Most of the universe's nitrogen is formed in larger, main sequence stars using the CNO Cycle, right?
But I cannot find a good, specific explanation as to why $^{14}$N, with both an odd number of neutrons and protons, is formed preferentially to $^{15}$N?
Both $^{14}$N and $^{15}$N are produced as part of the CNO cycle during the hydrogen-burning main sequence phase of stars more massive than the Sun. However $^{15}$N reacts rapidly with protons to (re)form $^{12}$C and an alpha particle, whereas the much slower $^{14}$N$(p,\gamma){}^{15}$O reaction allows $^{14}$N abundances to build up and dominate when the CNO cycle reaches an equilibrium.
Details:
The addition of protons to $^{14}$N $$ p + {}^{14}{\rm N} \rightarrow {}^{15}{\rm O} + \gamma$$ is the slowest reaction in the CNO cycle and hence at equilibrium there is a build up of $^{14}$N.

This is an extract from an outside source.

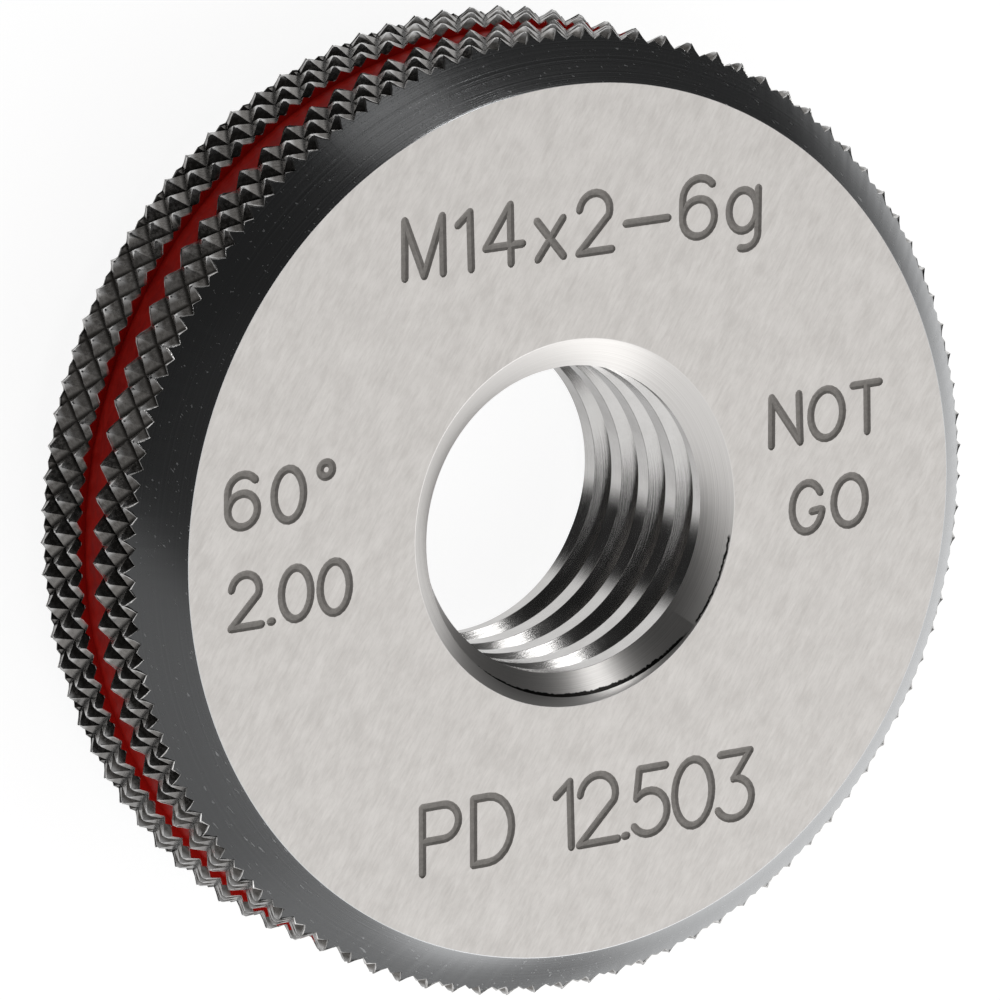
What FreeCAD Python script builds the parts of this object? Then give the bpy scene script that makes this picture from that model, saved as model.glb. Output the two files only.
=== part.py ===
import FreeCAD, Part
import math
import os
import Sketcher

# Thread ring gauge, NOT GO member, for an M14 x 2 external thread.
# One turned, knurled and ground steel ring that lies on its plain back face.
# Origin: centre of the back face. +Z is the thread axis and points out of the marked face.

doc = FreeCAD.newDocument("thread_ring_gauge")

# Driving dimensions, in millimetres and degrees

DRIVING = [
    ("outer_diameter", 38.0, "over the knurl tips"),
    ("ring_width", 10.0, "from face to face"),
    ("edge_chamfer", 1.9, "45 degree chamfer on both outer edges"),
    ("thread_diameter", 14.0, "nominal diameter of the checked thread"),
    ("thread_pitch", 2.0, "pitch of the checked thread"),
    ("thread_flank_angle", 60.0, "included angle of the thread"),
    ("not_go_allowance", 0.198, "pitch diameter below the basic one"),
    ("crest_height", 0.2, "from the pitch cylinder in to the thread crests"),
    ("thread_start_angle", -32.4, "where the thread groove leaves the back face"),
    ("countersink_diameter", 14.4, "mouth of both countersinks"),
    ("countersink_angle", 120.0, "included angle of the countersinks"),
    ("groove_width", 1.6, "marking groove round the rim"),
    ("groove_offset", 0.2, "middle of the groove over the middle of the rim"),
    ("groove_below_knurl", 0.1, "groove floor below the knurl valleys"),
    ("knurl_pitch", 1.257, "between tips, round the rim"),
    ("knurl_row_spacing", 1.0, "between rows of tips, along the axis"),
    ("knurl_depth", 0.45, "from tip to valley"),
    ("knurl_start_angle", 2.4, "first tip of the row next to the middle one"),
]

# Sizes that follow from the driving ones. The basic pitch cylinder lies three eighths of the
# height of the full triangle inside the nominal diameter. The low crests of a NOT GO ring keep
# its flanks short.

FOLLOWING = [
    ("outer_radius", "=outer_diameter / 2"),
    ("flank_slope", "=tan(thread_flank_angle / 2 * 1deg)"),
    ("triangle_height", "=thread_pitch / 2 / flank_slope"),
    ("pitch_radius", "=(thread_diameter - not_go_allowance) / 2 - 3 / 8 * triangle_height"),
    ("crest_radius", "=pitch_radius - crest_height"),
    ("root_radius", "=pitch_radius + triangle_height / 2"),
    ("cutter_radius", "=crest_radius - crest_height"),
    ("cutter_half_width", "=thread_pitch / 4 + (pitch_radius - cutter_radius) * flank_slope"),
    ("countersink_radius", "=countersink_diameter / 2"),
    ("countersink_depth", "=(countersink_radius - crest_radius) / tan(countersink_angle / 2 * 1deg)"),
    ("valley_radius", "=outer_radius - knurl_depth"),
    ("groove_radius", "=valley_radius - groove_below_knurl"),
    ("groove_low", "=(ring_width - groove_width) / 2 + groove_offset"),
    ("groove_high", "=groove_low + groove_width"),
]

sheet = doc.addObject("Spreadsheet::Sheet", "Sizes")
for row, (alias, value, meaning) in enumerate(DRIVING, start=1):
    sheet.set("A%d" % row, alias)
    sheet.set("B%d" % row, str(value))
    sheet.set("C%d" % row, meaning)
    sheet.setAlias("B%d" % row, alias)
for row, (alias, formula) in enumerate(FOLLOWING, start=len(DRIVING) + 2):
    sheet.set("A%d" % row, alias)
    sheet.set("B%d" % row, formula)
    sheet.setAlias("B%d" % row, alias)
doc.recompute()


def size(alias):
    return float(sheet.get(alias))


def draw_profile(sketch, corners):
    # a closed outline: x is the radius and y the height, and each corner is a pair of formulas.
    # It is drawn as a regular polygon first, and the constraints then pull it into shape.
    count = len(corners)
    rough_centre = size("ring_width")
    rough_reach = rough_centre / 2
    rough = []
    for k in range(count):
        turn = 2 * math.pi * k / count
        rough.append(FreeCAD.Vector(rough_centre + rough_reach * math.cos(turn),
                                    rough_centre + rough_reach * math.sin(turn), 0))
    for k in range(count):
        sketch.addGeometry(Part.LineSegment(rough[k], rough[(k + 1) % count]), False)
    for k in range(count):
        sketch.addConstraint(Sketcher.Constraint("Coincident", k, 2, (k + 1) % count, 1))
    for k, (radius, height) in enumerate(corners):
        across = sketch.addConstraint(Sketcher.Constraint("DistanceX", -1, 1, k, 1, rough[k].x))
        sketch.setExpression("Constraints[%d]" % across, radius)
        if height == "0":
            sketch.addConstraint(Sketcher.Constraint("PointOnObject", k, 1, -1))
        else:
            up = sketch.addConstraint(Sketcher.Constraint("DistanceY", -1, 1, k, 1, rough[k].y))
            sketch.setExpression("Constraints[%d]" % up, height)


def body_profile(body, name, corners):
    plane = [item for item in body.Origin.OriginFeatures if item.Role == "XZ_Plane"][0]
    sketch = body.newObject("Sketcher::SketchObject", name)
    sketch.AttachmentSupport = [(plane, "")]
    sketch.MapMode = "FlatFace"
    draw_profile(sketch, corners)
    return sketch


# Turned blank: faces, edge chamfers, countersinks and the bore at the thread crests

blank = doc.addObject("PartDesign::Body", "turned_blank")
section = body_profile(blank, "blank_section", [
    ("Sizes.countersink_radius", "0"),
    ("Sizes.outer_radius - Sizes.edge_chamfer", "0"),
    ("Sizes.outer_radius", "Sizes.edge_chamfer"),
    ("Sizes.outer_radius", "Sizes.ring_width - Sizes.edge_chamfer"),
    ("Sizes.outer_radius - Sizes.edge_chamfer", "Sizes.ring_width"),
    ("Sizes.countersink_radius", "Sizes.ring_width"),
    ("Sizes.crest_radius", "Sizes.ring_width - Sizes.countersink_depth"),
    ("Sizes.crest_radius", "Sizes.countersink_depth"),
])
revolution = blank.newObject("PartDesign::Revolution", "blank_revolution")
revolution.Profile = section
revolution.ReferenceAxis = (section, ["V_Axis"])
revolution.Angle = 360
doc.recompute()
blank_volume = revolution.Shape.Volume

# Marking groove round the rim. It lies a little nearer the marked face.

groove_section = body_profile(blank, "groove_section", [
    ("Sizes.groove_radius", "Sizes.groove_low"),
    ("Sizes.outer_radius + Sizes.knurl_depth", "Sizes.groove_low"),
    ("Sizes.outer_radius + Sizes.knurl_depth", "Sizes.groove_high"),
    ("Sizes.groove_radius", "Sizes.groove_high"),
])
groove = blank.newObject("PartDesign::Groove", "marking_groove")
groove.Profile = groove_section
groove.ReferenceAxis = (groove_section, ["V_Axis"])
groove.Angle = 360
blank.Tip = groove
doc.recompute()
groove_ring_area = math.pi * (size("outer_radius") ** 2 - size("groove_radius") ** 2)
groove_error = blank_volume - groove.Shape.Volume - groove_ring_area * size("groove_width")
if abs(groove_error) > 0.01:
    raise RuntimeError("the marking groove has not been cut: %.3f" % groove_error)

# Diamond knurl: the metal that the two crossing helical grooves push away. Every tip is a
# four-sided pyramid, and each row is half a pitch round from the next.

def rim_point(radius, turn, height):
    return FreeCAD.Vector(radius * math.cos(turn), radius * math.sin(turn), height)


def triangle(first, second, third):
    return Part.Face(Part.makePolygon([first, second, third, first]))


def knurl_cutter():
    tip_radius = size("outer_radius")
    valley_radius = size("valley_radius")
    middle = size("ring_width") / 2
    spacing = size("knurl_row_spacing")
    count = round(2 * math.pi * tip_radius / size("knurl_pitch"))
    step = 2 * math.pi / count
    knurled_half = middle - size("edge_chamfer") + size("knurl_depth")
    rows = math.floor(knurled_half / spacing) + 1

    def row_start(row):
        return math.radians(size("knurl_start_angle")) + (row + 1) % 2 * step / 2

    def tip(row, turn):
        return rim_point(tip_radius, turn, middle + row * spacing)

    def valley(row, turn):
        return rim_point(valley_radius, turn, middle + row * spacing)

    faces = []
    for row in range(-rows, rows + 1):
        for k in range(count):
            turn = row_start(row) + k * step
            for side in (-step / 2, step / 2):
                for beyond in (row - 1, row + 1):
                    if abs(beyond) <= rows:
                        faces.append(triangle(tip(row, turn), valley(row, turn + side), valley(beyond, turn)))
    sleeve_radius = tip_radius + size("knurl_depth")
    for row in (-rows, rows):
        star = []
        for k in range(count):
            turn = row_start(row) + k * step
            star += [tip(row, turn), valley(row, turn + step / 2)]
        rim = Part.Wire(Part.makeCircle(sleeve_radius, FreeCAD.Vector(0, 0, middle + row * spacing)))
        faces.append(Part.makeFace([rim, Part.makePolygon(star + star[:1])], "Part::FaceMakerBullseye"))
    sleeve = Part.makeCylinder(sleeve_radius, 2 * rows * spacing,
                               FreeCAD.Vector(0, 0, middle - rows * spacing))
    faces.append(sleeve.Faces[0])
    shell = Part.Shell(faces)
    shell.sewShape()
    return Part.Solid(shell)


knurl = doc.addObject("Part::Feature", "knurl_cutter")
knurl.Shape = knurl_cutter()

knurled = doc.addObject("Part::Cut", "knurled_blank")
knurled.Refine = False
knurled.Base = blank
knurled.Tool = knurl
doc.recompute()

# Gauging thread: a right-hand groove with a sharp root that clears the tested thread. It starts
# a pitch before the back face and ends a pitch past the marked one, so it runs out through both
# countersinks.

helix = doc.addObject("Part::Helix", "thread_helix")
helix.SegmentLength = 0.5  # in turns
helix.setExpression("Radius", "Sizes.pitch_radius")
helix.setExpression("Pitch", "Sizes.thread_pitch")
helix.setExpression("Height", "Sizes.ring_width + 2 * Sizes.thread_pitch")
helix.setExpression("Placement.Base.z", "-Sizes.thread_pitch")
helix.setExpression("Placement.Rotation.Angle", "Sizes.thread_start_angle")

thread_section = doc.addObject("Sketcher::SketchObject", "thread_section")
draw_profile(thread_section, [
    ("Sizes.cutter_radius", "Sizes.thread_pitch - Sizes.cutter_half_width"),
    ("Sizes.root_radius", "Sizes.thread_pitch"),
    ("Sizes.cutter_radius", "Sizes.thread_pitch + Sizes.cutter_half_width"),
])
start_turn = FreeCAD.Rotation(FreeCAD.Vector(0, 0, 1), size("thread_start_angle"))
upright = FreeCAD.Rotation(FreeCAD.Vector(1, 0, 0), 90)
below = FreeCAD.Vector(0, 0, -2 * size("thread_pitch"))
thread_section.Placement = FreeCAD.Placement(below, start_turn * upright)
doc.recompute()

thread_cutter = doc.addObject("Part::Sweep", "thread_cutter")
thread_cutter.Sections = [thread_section]
thread_cutter.Spine = (helix, ["Edge%d" % (k + 1) for k in range(len(helix.Shape.Edges))])
thread_cutter.Solid = True
thread_cutter.Frenet = True

ring = doc.addObject("Part::Cut", "gauge_ring")
ring.Label = "gauge_ring"
ring.Refine = False
ring.Base = knurled
ring.Tool = thread_cutter
doc.recompute()

SUB_PARTS = [ring]

# Nothing is written unless every object has built and every cut has taken metal away

for item in doc.Objects:
    if "Invalid" in item.State or "Error" in item.State:
        raise RuntimeError("%s has not built: %s" % (item.Name, item.State))
for cut in (knurled, ring):
    taken = cut.Base.Shape.Volume - cut.Shape.Volume
    print(cut.Name, "takes away %.1f mm3" % taken)
    if taken < 1:
        raise RuntimeError("%s has cut nothing" % cut.Name)
os.makedirs("parts", exist_ok=True)
for part in SUB_PARTS:
    if part.Shape.isNull() or not part.Shape.isValid() or len(part.Shape.Solids) != 1:
        raise RuntimeError("%s is not one valid solid" % part.Label)
    part.Shape.exportStep("parts/%s.step" % part.Label)
    box = part.Shape.optimalBoundingBox(False)
    print(part.Label, len(part.Shape.Faces), "faces, %.1f mm3," % part.Shape.Volume,
          "box %.2f x %.2f x %.2f mm" % (box.XLength, box.YLength, box.ZLength))
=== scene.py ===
import math

import bpy
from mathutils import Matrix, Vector


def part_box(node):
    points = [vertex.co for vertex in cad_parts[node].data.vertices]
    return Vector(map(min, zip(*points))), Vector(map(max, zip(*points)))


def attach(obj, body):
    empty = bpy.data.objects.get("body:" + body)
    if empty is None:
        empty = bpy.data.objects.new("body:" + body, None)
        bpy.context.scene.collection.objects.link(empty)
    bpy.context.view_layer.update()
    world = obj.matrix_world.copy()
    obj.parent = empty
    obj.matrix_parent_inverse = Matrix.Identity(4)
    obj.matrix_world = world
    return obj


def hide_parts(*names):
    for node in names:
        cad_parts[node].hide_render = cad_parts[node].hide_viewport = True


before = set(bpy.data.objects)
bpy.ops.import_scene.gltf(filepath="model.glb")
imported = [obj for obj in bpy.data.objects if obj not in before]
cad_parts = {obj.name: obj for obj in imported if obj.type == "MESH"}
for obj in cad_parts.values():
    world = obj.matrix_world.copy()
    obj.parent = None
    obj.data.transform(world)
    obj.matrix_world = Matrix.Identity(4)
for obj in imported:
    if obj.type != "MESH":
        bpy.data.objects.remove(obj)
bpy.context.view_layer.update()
mm = 0.001

# Everything is in metres. The ring lies on its back face, and +Z is its axis.
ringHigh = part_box("gauge_ring")[1]
faceHeight = ringHigh.z
middleHeight = faceHeight / 2

tolerances = {
    "near": 0.002 * mm,
    "sameRadius": 0.01 * mm,
    "closed": 0.001 * mm,
    "weld": 0.0005 * mm,
    "rowWeld": 0.001 * mm,
}
mostSides = 8  # a face with more sides than this is a bar's cap


# Small helpers for picking things up and putting tools to them

def deselectAll():
    if bpy.context.mode != "OBJECT":
        bpy.ops.object.mode_set(mode="OBJECT")
    bpy.ops.object.select_all(action="DESELECT")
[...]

As to why this is the slowest reaction in the cycle; it is likely because:
(i) Of the other proton addition reactions in the cycle, adding a proton to a carbon nucleus has a lower Coulomb barrier so is faster.
(ii) The beta decay reactions, although governed by the weak interaction, are not subject to the high Coulomb barriers of the proton addition reactions and so they are faster.
(iii) That leaves $$ p + {}^{15}{\rm N} \rightarrow {}^{12}{\rm C} + \alpha$$ which is a faster reaction than adding a proton to $^{14}$N because whilst the latter is a "radiative capture" reaction involving an electromagnetic transition resulting in a gamma ray (see Brune & Davids 2015), the former is a more rapid (by 4 orders of magnitude) strong force interaction. This will also be the reason why $^{15}{\rm N}(p,\alpha){}^{12}$C is totally dominant over $^{15}{\rm N}(p,\gamma){}^{16}$O and as a result allows the $^{12}$C to be regenerated; and means that there is a CNO cycle at all!